> [OBJECTIVE]:
Each record below is to be reproduced without any change.

Entries with model source code:
* start *
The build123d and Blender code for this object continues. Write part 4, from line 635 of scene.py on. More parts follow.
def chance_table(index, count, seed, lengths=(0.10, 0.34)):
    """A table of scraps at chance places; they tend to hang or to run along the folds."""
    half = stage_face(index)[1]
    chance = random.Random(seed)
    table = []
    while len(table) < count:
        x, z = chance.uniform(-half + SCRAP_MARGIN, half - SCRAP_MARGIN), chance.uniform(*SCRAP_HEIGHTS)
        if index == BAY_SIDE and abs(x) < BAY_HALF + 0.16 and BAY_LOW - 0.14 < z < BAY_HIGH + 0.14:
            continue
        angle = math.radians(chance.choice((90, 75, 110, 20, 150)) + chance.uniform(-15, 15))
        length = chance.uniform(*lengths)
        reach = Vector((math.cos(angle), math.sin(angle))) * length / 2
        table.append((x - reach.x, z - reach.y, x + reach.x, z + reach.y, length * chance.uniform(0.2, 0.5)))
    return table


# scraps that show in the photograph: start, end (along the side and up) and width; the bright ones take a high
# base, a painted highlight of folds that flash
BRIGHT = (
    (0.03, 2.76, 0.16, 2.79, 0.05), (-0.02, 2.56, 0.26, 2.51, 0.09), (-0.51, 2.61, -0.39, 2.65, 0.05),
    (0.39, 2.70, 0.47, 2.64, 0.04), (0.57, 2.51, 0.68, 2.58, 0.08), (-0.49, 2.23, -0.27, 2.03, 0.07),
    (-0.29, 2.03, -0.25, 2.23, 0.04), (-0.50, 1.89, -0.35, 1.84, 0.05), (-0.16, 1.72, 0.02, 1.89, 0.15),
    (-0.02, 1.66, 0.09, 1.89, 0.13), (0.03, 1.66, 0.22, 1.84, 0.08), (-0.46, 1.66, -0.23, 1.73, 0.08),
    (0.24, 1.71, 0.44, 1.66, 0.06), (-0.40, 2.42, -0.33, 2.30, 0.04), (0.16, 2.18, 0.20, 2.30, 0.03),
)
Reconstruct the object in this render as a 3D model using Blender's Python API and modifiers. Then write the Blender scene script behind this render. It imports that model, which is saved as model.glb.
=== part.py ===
* end *
> [EXERCISE SOLUTION]:
The build123d and Blender code for this object continues. Write part 4, from line 635 of scene.py on. More parts follow.
def chance_table(index, count, seed, lengths=(0.10, 0.34)):
    """A table of scraps at chance places; they tend to hang or to run along the folds."""
    half = stage_face(index)[1]
    chance = random.Random(seed)
    table = []
    while len(table) < count:
        x, z = chance.uniform(-half + SCRAP_MARGIN, half - SCRAP_MARGIN), chance.uniform(*SCRAP_HEIGHTS)
        if index == BAY_SIDE and abs(x) < BAY_HALF + 0.16 and BAY_LOW - 0.14 < z < BAY_HIGH + 0.14:
            continue
        angle = math.radians(chance.choice((90, 75, 110, 20, 150)) + chance.uniform(-15, 15))
        length = chance.uniform(*lengths)
        reach = Vector((math.cos(angle), math.sin(angle))) * length / 2
        table.append((x - reach.x, z - reach.y, x + reach.x, z + reach.y, length * chance.uniform(0.2, 0.5)))
    return table


# scraps that show in the photograph: start, end (along the side and up) and width; the bright ones take a high
# base, a painted highlight of folds that flash
BRIGHT = (
    (0.03, 2.76, 0.16, 2.79, 0.05), (-0.02, 2.56, 0.26, 2.51, 0.09), (-0.51, 2.61, -0.39, 2.65, 0.05),
    (0.39, 2.70, 0.47, 2.64, 0.04), (0.57, 2.51, 0.68, 2.58, 0.08), (-0.49, 2.23, -0.27, 2.03, 0.07),
    (-0.29, 2.03, -0.25, 2.23, 0.04), (-0.50, 1.89, -0.35, 1.84, 0.05), (-0.16, 1.72, 0.02, 1.89, 0.15),
    (-0.02, 1.66, 0.09, 1.89, 0.13), (0.03, 1.66, 0.22, 1.84, 0.08), (-0.46, 1.66, -0.23, 1.73, 0.08),
    (0.24, 1.71, 0.44, 1.66, 0.06), (-0.40, 2.42, -0.33, 2.30, 0.04), (0.16, 2.18, 0.20, 2.30, 0.03),
)
Reconstruct the object in this render as a 3D model using Blender's Python API and modifiers. Then write the Blender scene script behind this render. It imports that model, which is saved as model.glb.
=== part.py ===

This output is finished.